The big question is: What might be the outcome if a sustained dredging campaign in the Yarra, (removing 5 kms and 10 million cubic metres of riverbed) releasing the one hundred years of toxins currently trapped and relatively inert deep in the Yarra sediments is added onto the effects from drought and reduced environmental flow?

The Port of Melbourne Corporation has not considered cumulative impacts of drought, deliberately reduced environmental flow, release of toxins and sustained turbidity from dredging the Yarra. Eight months of dredging the Yarra will impose additional stresses on its ecosystems by orders of magnitude to what those ecosystems are already experiencing. Something is already wrong, obviously, and dredging is another stress on top, with unknown consequences, perhaps by orders of magnitude”, says Jenny.

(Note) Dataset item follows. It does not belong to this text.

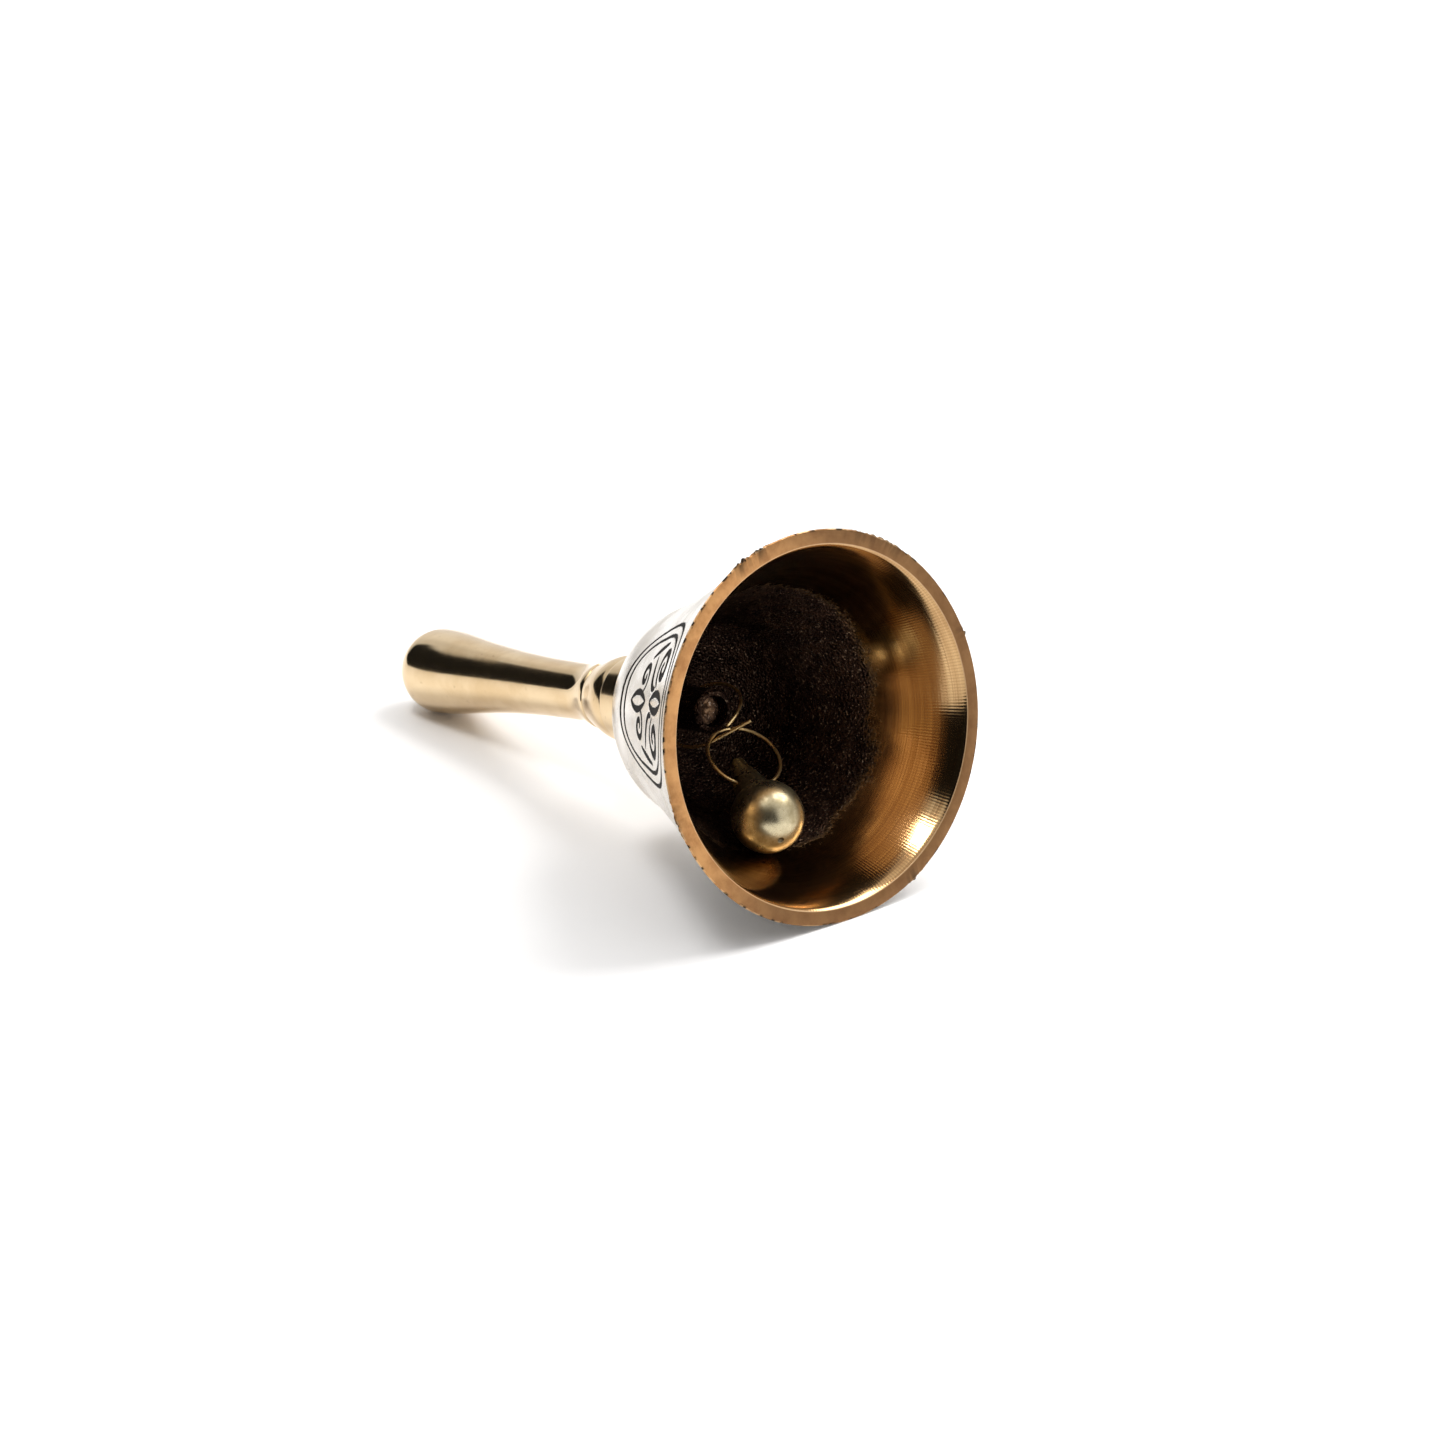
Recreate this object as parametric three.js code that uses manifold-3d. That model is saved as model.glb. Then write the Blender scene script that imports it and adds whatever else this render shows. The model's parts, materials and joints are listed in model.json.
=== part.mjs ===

What’s more, the human health risk assessment commissioned by the PoMC relied on water samples taken from a minor maintenance dredging campaign, (using a smaller and different type of dredge to what PoMC plans to use in the Yarra) and which went nowhere near the Yarra, where the highest concentrations of toxins are. Even so, their inadequate assessment reveals that 100 people may become ill and 10 may develop a serious illness –which the PoMC rates as a “minor” and acceptable risk. “No-one I know thinks it is acceptable for 10 people to acquire a life threatening illness just so channel deepening can happen. Who would - other than the PoMC?” says Jenny.

Fishermen have commented that fish lesions are seen from time to time, but nothing like this has been seen since the last major drought which also coincided with when scallop dredging was banned in the Bay in the mid 1990's.